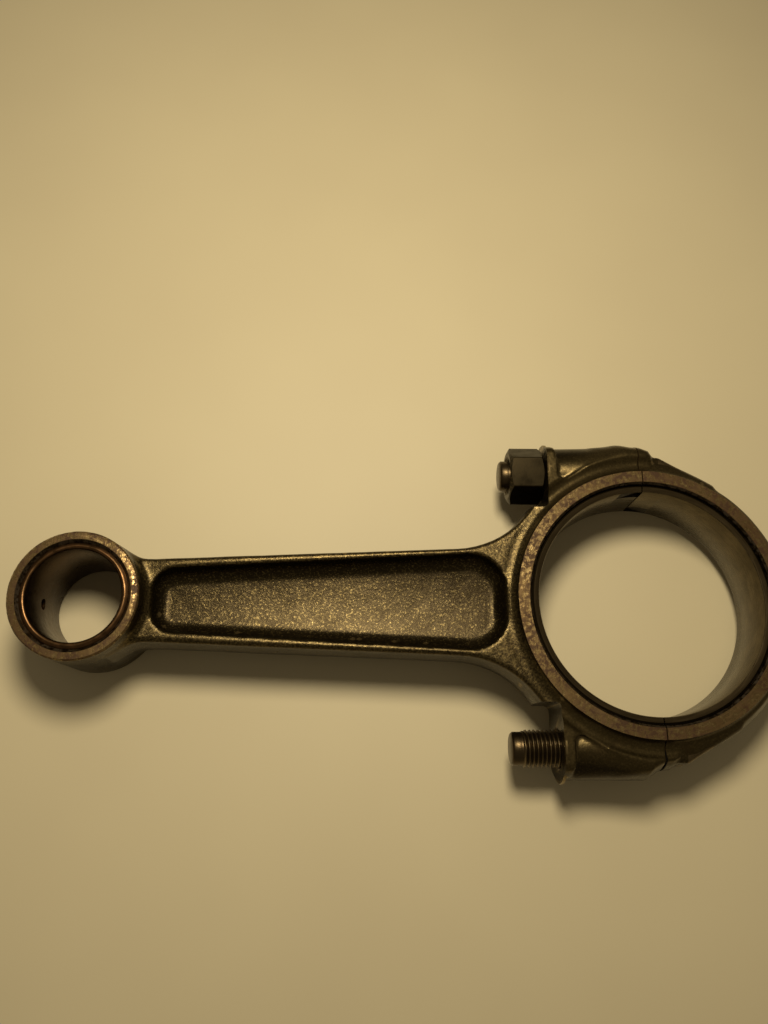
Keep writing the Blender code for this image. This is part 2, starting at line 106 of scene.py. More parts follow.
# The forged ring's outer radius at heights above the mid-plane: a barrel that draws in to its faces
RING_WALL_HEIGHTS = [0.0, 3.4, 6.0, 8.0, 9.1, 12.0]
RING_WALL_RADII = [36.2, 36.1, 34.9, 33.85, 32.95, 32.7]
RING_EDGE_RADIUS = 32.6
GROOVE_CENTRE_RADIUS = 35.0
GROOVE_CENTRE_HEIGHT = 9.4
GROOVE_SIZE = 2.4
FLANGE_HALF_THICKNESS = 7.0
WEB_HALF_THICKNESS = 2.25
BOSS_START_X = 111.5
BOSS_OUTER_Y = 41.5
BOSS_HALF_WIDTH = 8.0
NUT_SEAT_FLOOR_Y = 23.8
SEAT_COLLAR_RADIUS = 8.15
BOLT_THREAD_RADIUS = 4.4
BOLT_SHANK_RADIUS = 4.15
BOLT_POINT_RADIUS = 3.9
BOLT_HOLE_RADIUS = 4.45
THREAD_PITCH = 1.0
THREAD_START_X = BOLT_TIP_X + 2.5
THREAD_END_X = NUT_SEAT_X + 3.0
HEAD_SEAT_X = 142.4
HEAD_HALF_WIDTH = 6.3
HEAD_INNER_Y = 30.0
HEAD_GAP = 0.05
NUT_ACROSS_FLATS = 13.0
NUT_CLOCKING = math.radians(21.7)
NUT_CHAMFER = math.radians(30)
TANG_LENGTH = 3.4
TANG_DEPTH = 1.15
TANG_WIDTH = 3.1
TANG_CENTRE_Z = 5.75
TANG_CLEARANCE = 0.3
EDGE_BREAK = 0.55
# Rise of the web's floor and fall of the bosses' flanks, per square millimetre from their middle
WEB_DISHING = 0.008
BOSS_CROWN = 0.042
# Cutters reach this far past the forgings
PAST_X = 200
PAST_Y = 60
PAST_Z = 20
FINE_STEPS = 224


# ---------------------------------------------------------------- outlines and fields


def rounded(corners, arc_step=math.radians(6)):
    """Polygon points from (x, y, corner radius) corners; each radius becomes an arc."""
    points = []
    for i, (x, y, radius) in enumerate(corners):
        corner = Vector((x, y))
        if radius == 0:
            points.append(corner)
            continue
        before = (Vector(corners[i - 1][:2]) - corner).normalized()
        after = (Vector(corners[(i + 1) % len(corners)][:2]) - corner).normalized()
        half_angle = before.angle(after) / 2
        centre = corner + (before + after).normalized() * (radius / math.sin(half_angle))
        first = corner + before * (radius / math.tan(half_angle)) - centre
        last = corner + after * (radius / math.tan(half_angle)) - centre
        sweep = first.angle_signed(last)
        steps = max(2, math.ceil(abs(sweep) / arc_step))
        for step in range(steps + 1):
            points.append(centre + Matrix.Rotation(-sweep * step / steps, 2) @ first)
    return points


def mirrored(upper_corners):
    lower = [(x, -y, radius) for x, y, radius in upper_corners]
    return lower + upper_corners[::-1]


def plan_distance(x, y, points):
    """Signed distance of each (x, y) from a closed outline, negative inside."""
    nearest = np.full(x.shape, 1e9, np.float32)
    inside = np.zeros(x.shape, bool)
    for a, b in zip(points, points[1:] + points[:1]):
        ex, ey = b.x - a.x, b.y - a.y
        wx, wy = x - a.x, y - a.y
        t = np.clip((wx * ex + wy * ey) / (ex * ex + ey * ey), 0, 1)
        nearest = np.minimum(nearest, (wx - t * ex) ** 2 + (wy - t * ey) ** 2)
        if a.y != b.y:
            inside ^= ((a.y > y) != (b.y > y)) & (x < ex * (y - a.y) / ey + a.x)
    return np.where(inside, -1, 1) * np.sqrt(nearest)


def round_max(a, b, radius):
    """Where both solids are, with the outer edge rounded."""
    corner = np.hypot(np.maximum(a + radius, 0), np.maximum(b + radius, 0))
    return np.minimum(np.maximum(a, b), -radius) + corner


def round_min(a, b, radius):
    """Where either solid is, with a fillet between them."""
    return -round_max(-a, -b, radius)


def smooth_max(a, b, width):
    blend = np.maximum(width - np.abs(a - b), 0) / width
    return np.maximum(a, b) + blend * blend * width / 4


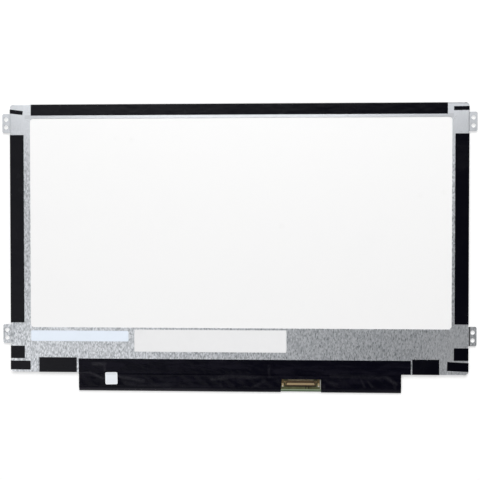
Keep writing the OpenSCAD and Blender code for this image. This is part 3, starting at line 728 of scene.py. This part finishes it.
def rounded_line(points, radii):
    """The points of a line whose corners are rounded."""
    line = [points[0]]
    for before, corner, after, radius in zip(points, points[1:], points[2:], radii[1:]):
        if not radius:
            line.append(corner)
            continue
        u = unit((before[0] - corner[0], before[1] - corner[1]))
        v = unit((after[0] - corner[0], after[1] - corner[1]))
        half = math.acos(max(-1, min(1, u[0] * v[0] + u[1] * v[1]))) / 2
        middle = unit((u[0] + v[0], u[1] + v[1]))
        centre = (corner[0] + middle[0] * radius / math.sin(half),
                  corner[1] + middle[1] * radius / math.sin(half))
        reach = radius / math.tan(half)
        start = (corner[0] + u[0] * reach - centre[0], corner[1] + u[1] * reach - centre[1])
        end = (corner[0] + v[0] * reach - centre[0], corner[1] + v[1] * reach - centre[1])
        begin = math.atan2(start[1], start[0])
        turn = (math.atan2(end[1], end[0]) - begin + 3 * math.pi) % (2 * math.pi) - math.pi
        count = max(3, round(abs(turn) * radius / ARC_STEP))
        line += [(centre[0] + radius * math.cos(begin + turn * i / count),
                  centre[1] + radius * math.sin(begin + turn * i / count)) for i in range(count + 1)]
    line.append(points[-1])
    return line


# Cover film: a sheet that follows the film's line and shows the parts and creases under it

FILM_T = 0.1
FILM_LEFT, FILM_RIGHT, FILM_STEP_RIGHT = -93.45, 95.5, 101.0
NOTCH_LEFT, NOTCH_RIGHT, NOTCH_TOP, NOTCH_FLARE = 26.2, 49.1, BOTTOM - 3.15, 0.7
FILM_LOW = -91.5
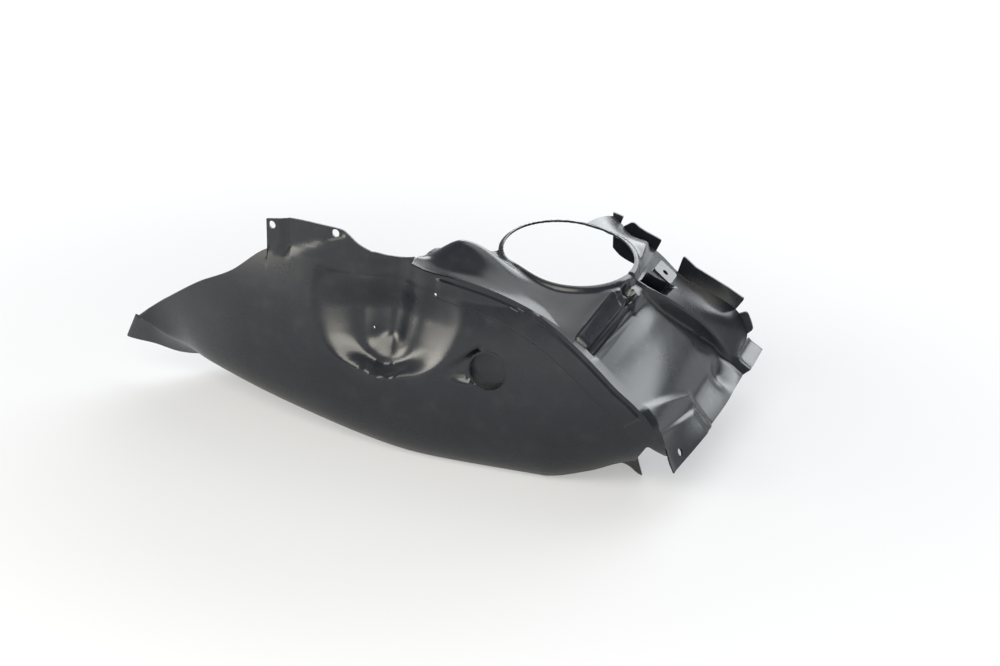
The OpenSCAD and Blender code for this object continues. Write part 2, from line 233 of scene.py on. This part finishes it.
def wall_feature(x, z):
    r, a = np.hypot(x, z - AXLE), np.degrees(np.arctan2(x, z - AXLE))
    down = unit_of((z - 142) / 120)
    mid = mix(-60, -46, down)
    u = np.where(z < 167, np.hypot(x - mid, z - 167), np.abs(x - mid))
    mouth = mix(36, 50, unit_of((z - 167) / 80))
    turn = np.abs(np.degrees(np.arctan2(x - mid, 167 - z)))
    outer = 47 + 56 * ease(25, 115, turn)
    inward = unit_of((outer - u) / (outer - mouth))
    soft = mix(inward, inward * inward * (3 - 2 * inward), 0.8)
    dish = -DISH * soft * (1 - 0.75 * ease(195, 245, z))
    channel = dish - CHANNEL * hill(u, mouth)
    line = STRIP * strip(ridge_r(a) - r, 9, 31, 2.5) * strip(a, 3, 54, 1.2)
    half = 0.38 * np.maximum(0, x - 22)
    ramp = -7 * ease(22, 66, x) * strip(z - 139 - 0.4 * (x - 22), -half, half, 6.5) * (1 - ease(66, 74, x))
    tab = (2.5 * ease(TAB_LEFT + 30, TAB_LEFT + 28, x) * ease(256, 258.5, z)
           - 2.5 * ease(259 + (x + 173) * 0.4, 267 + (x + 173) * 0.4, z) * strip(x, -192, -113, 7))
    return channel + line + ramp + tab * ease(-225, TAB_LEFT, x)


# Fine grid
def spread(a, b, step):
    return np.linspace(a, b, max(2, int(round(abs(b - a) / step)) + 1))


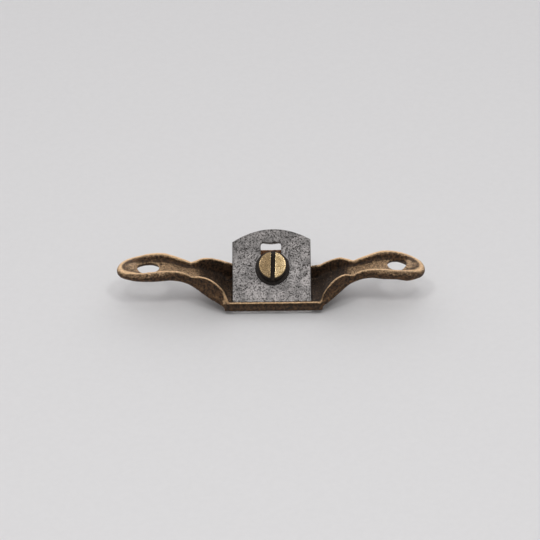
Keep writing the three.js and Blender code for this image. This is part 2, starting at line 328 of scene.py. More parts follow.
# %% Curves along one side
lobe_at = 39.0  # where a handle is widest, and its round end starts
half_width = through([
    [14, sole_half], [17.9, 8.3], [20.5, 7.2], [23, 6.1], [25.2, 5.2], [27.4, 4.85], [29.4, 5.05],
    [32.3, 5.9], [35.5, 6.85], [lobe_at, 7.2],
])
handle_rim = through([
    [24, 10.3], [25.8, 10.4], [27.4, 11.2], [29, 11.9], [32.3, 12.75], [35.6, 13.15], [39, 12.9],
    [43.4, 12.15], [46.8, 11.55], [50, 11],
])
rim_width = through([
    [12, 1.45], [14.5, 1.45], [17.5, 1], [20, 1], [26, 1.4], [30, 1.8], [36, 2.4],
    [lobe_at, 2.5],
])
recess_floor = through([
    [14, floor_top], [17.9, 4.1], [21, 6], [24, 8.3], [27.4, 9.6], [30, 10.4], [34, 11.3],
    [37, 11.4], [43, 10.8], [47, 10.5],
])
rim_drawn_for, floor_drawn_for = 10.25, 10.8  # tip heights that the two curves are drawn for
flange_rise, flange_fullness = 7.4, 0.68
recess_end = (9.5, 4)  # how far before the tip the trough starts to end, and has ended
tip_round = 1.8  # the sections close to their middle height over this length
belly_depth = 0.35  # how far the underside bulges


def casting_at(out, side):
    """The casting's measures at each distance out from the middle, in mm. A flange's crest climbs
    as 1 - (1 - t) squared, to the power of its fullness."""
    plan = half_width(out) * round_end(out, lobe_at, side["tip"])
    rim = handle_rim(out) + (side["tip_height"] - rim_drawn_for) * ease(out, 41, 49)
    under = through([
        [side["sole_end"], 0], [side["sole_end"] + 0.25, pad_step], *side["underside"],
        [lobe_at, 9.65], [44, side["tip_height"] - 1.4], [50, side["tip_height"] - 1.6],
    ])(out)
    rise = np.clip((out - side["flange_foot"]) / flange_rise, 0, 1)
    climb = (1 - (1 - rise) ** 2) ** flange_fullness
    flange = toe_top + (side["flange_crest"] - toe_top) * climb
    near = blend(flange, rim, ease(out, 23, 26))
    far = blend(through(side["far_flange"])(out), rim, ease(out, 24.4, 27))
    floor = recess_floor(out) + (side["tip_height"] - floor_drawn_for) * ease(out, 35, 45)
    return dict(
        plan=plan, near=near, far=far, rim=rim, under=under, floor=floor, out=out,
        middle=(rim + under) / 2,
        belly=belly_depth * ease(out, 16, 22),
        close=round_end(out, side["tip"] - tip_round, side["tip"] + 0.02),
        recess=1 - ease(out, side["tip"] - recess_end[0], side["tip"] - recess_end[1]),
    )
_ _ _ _
Return exactly the lines above from the line that has "The OpenSCAD and Blender code for this object" through the line that has "return np.linspace(a, b, max(2, int(round(abs(b", inclusive, and nothing else.

◆ **Solution for this exercise**
The OpenSCAD and Blender code for this object continues. Write part 2, from line 233 of scene.py on. This part finishes it.
def wall_feature(x, z):
    r, a = np.hypot(x, z - AXLE), np.degrees(np.arctan2(x, z - AXLE))
    down = unit_of((z - 142) / 120)
    mid = mix(-60, -46, down)
    u = np.where(z < 167, np.hypot(x - mid, z - 167), np.abs(x - mid))
    mouth = mix(36, 50, unit_of((z - 167) / 80))
    turn = np.abs(np.degrees(np.arctan2(x - mid, 167 - z)))
    outer = 47 + 56 * ease(25, 115, turn)
    inward = unit_of((outer - u) / (outer - mouth))
    soft = mix(inward, inward * inward * (3 - 2 * inward), 0.8)
    dish = -DISH * soft * (1 - 0.75 * ease(195, 245, z))
    channel = dish - CHANNEL * hill(u, mouth)
    line = STRIP * strip(ridge_r(a) - r, 9, 31, 2.5) * strip(a, 3, 54, 1.2)
    half = 0.38 * np.maximum(0, x - 22)
    ramp = -7 * ease(22, 66, x) * strip(z - 139 - 0.4 * (x - 22), -half, half, 6.5) * (1 - ease(66, 74, x))
    tab = (2.5 * ease(TAB_LEFT + 30, TAB_LEFT + 28, x) * ease(256, 258.5, z)
           - 2.5 * ease(259 + (x + 173) * 0.4, 267 + (x + 173) * 0.4, z) * strip(x, -192, -113, 7))
    return channel + line + ramp + tab * ease(-225, TAB_LEFT, x)


# Fine grid
def spread(a, b, step):
    return np.linspace(a, b, max(2, int(round(abs(b - a) / step)) + 1))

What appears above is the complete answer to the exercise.